Ida Adams (c. 1888 – November 4, 1960), sometimes credited as Ida M. Adams, was an American-born actress and singer who worked chiefly in musical theatre.

Her career from 1909 to 1914 was in the United States, then in London's West End from 1915 to 1917.

==Life==
Adams's third appearance on stage was at the Knickerbocker Theatre on Broadway on April 27, 1909, playing Miss Glick in The Candy Shop. Later that year, she toured in Three Twins, as Summer Girl and Boo Hoo Tee Hee Girl. In 1911 she was Desirée in the musical The Pink Lady at the New Amsterdam Theatre, after which she went on tour with the show. She was next in Florenz Ziegfeld's A Winsome Widow (1912), at the Moulin Rouge, in New York, playing the role of Tony. From October 1912 she appeared in the Ziegfeld Follies of 1912, which ran until January 1913.
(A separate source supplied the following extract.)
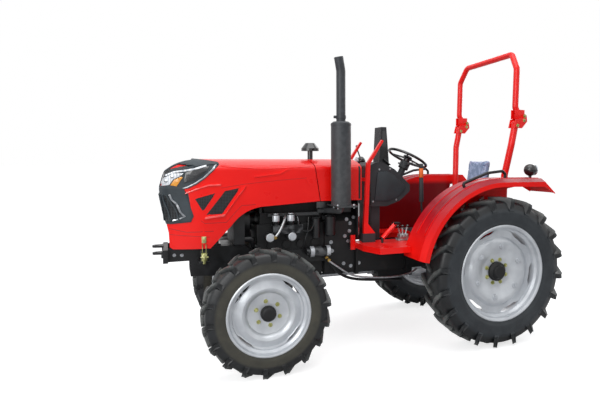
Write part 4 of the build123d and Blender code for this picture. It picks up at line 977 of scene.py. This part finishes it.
for label, side in SIDES.items():
    for part, (finish, lift, thick, corners) in LAMP_PARTS.items():
        panel(f"lamp_{part}_{label}", [corners], side_view(side), HOOD_SKIN, (lift, thick, (0.03, 0.03), 0.0015),
              finish)
    panel(f"lamp_strip_{label}", [(PALE_STRIP, (0.012, 0.006))], side_view(side), HOOD_SKIN,
          (0.005, 0.005, (0.03, 0), 0.0015), STEEL)
    bowls = bmesh.new()
    for x, z, radius in REFLECTORS:
        hit, normal, _, _ = HOOD_SKIN.ray_cast(*side_view(side)(x, z))
        rod(bowls, hit + normal * 0.004, hit + normal * 0.013, radius, tip=radius * 0.8, bevel=0.002)
    finish_piece(f"lamp_bowls_{label}", bowls, CHROME, 40, body="hood")
BROW = [(1.850, 0), (1.836, 0.272), (1.778, 0.316), (1.690, 0.322), (1.560, 0.298), (1.406, 0.272), (1.404, 0.232),
        (1.500, 0.170), (1.590, 0.110), (1.600, 0)]
panel("nose_brow", [BROW + [(x, -y) for x, y in reversed(BROW[1:-1])]], top_view, HOOD_SKIN,
      (0.0045, 0.007, (0.010, 0.012), 0.002), GUNMETAL)
print("lamps:", ", ".join(LAMP_PARTS), "with a pale strip and a brow")

# %% [markdown]
# ## Creases, vents and latch
# Pressed lines stiffen the thin hood. Raised ones are ribbons in the hood's own enamel, and
# sunken ones are thin lines of painted shade. The two vents on each side sit in a raised frame, painted paler as a
# highlight.

# %% Creases
RAISED = {
    "vent_frame": ([(1.196, 1.462), (1.276, 1.357), (1.361, 1.239), (1.512, 1.222)], (0.012, -0.018), 0.013),
    "vent_lip": ([(1.660, 1.416), (1.582, 1.446), (1.486, 1.478), (1.389, 1.482)], (0.006, -0.014), 0.011),
    "shoulder": ([(1.390, 1.619), (1.225, 1.608), (1.041, 1.598), (0.826, 1.607), (0.650, 1.614)], (0, 0.012), 0.005),
    "kink": ([(1.125, 1.528), (0.914, 1.552), (0.838, 1.590)], (0.003, 0.014), 0.008),
    "slant": ([(0.707, 1.530), (0.655, 1.452)], (0.006, 0), 0.003),
}
SUNKEN = {
    "belly": ([(1.549, 1.189), (1.521, 1.167), (1.354, 1.168), (1.272, 1.258), (1.231, 1.300), (1.118, 1.304)],
              (0.001, 0.006)),
    "waist": ([(1.389, 1.446), (1.208, 1.474), (0.936, 1.501), (0.685, 1.519)], (0, 0.004)),
    "nose_high": ([(1.786, 1.131), (1.656, 1.100), (1.454, 1.102)], (0, 0.006)),
    "nose_low": ([(1.787, 1.083), (1.647, 1.072), (1.484, 1.056)], (0, 0.005)),
}
VENTS = [[(1.590, 1.364), (1.438, 1.408), (1.536, 1.272)],
         [(1.508, 1.236), (1.361, 1.422), (1.252, 1.445), (1.378, 1.252)]]
for label, side in SIDES.items():
    # the vent beads take the paler red of a painted highlight
    for kind, finish in (("vent", HIGHLIGHT_RED), ("panel", RED)):
        beads = bmesh.new()
        for bead, (points, shift, height) in RAISED.items():
            if bead.startswith("vent") == (kind == "vent"):
                one = bmesh.new()
                ribbon(one, points, shift)
                lay(one, side_view(side), HOOD_SKIN, 0.0002, height, (0.05, 0), height * 0.4)
                pour(one, beads)
        finish_piece(f"hood_{kind}_beads_{label}", beads, finish, 40, body="hood")
    # the sunken lines are thin sheets of painted shade
    panel(f"hood_lines_{label}", SUNKEN.values(), side_view(side), HOOD_SKIN, (0.0002, 0.0006, (0.05, 0)),
          GROOVE_SHADE_RED)
    panel(f"hood_vents_{label}", VENTS, side_view(side), HOOD_SKIN, (0.0006, 0.0025, (0.04, 0.04), 0.001), MESH)
print("creases:", ", ".join(RAISED), "and", ", ".join(SUNKEN))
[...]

After Ziegfeld Follies, Adams moved to London, playing at the London Hippodrome in 1915, appearing the next year in the revue Half-Past Eight at the Comedy Theatre, and then in Charles B. Cochran's Houp La! (1916) at St Martin's Theatre. She recorded two songs from Houp La! for His Master's Voice at the Gramophone Company's studios at Hayes, Middlesex, on 11 January 1917. The first of these was "Oh! How She Could Yacki Hacki Wicki Wacki Woo," accompanied by a female choir and the St Martin's Theatre Orchestra, while the second was Paul Rubens's "Wonderful Girl, Wonderful Boy, Wonderful Time", sung as a trio with Gertie Millar and Nat Ayer.

Cochran later recalled that Binnie Hale had "got her first chance" in Houp-La! as Adams's understudy, but that she had a "harassing debut" because Adams, having insisted on paying for her own clothes, had also stipulated that no understudy should wear them. In 1977, a member of the Houp La! cast from 1916 recalled in The Listener:
There was a wonderful American woman named Ida Adams in the cast. She was spectacular! They used to keep some staff on at the bank every night, so that she could put all her jewellery back after the show. Oh, she was glorious!

Adams's last known theatrical appearance was as Jane Gerson in the play Inside the Lines (1917), which had a long run at the Apollo Theatre, London. The Sketch said of Inside the Lines "The charm and beauty of Miss Ida Adams are very attractive features of a remarkable and topically interesting production, in which also appear Miss Grace Lane, Mr. Eille Norwood, Mr. Frederick Ross, Mr. E. Dagnall, and other well-players."

Adams died on November 4, 1960, aged 72.

A costume drawing, “Miss Ida Adams”, in the Museum of the City of New York, is attributed to Lucy, Lady Duff-Gordon, who worked on Ziegfeld Follies.

Some sources conflate Ida M. Adams and Ida M. Evans, an American short story writer active in the same era.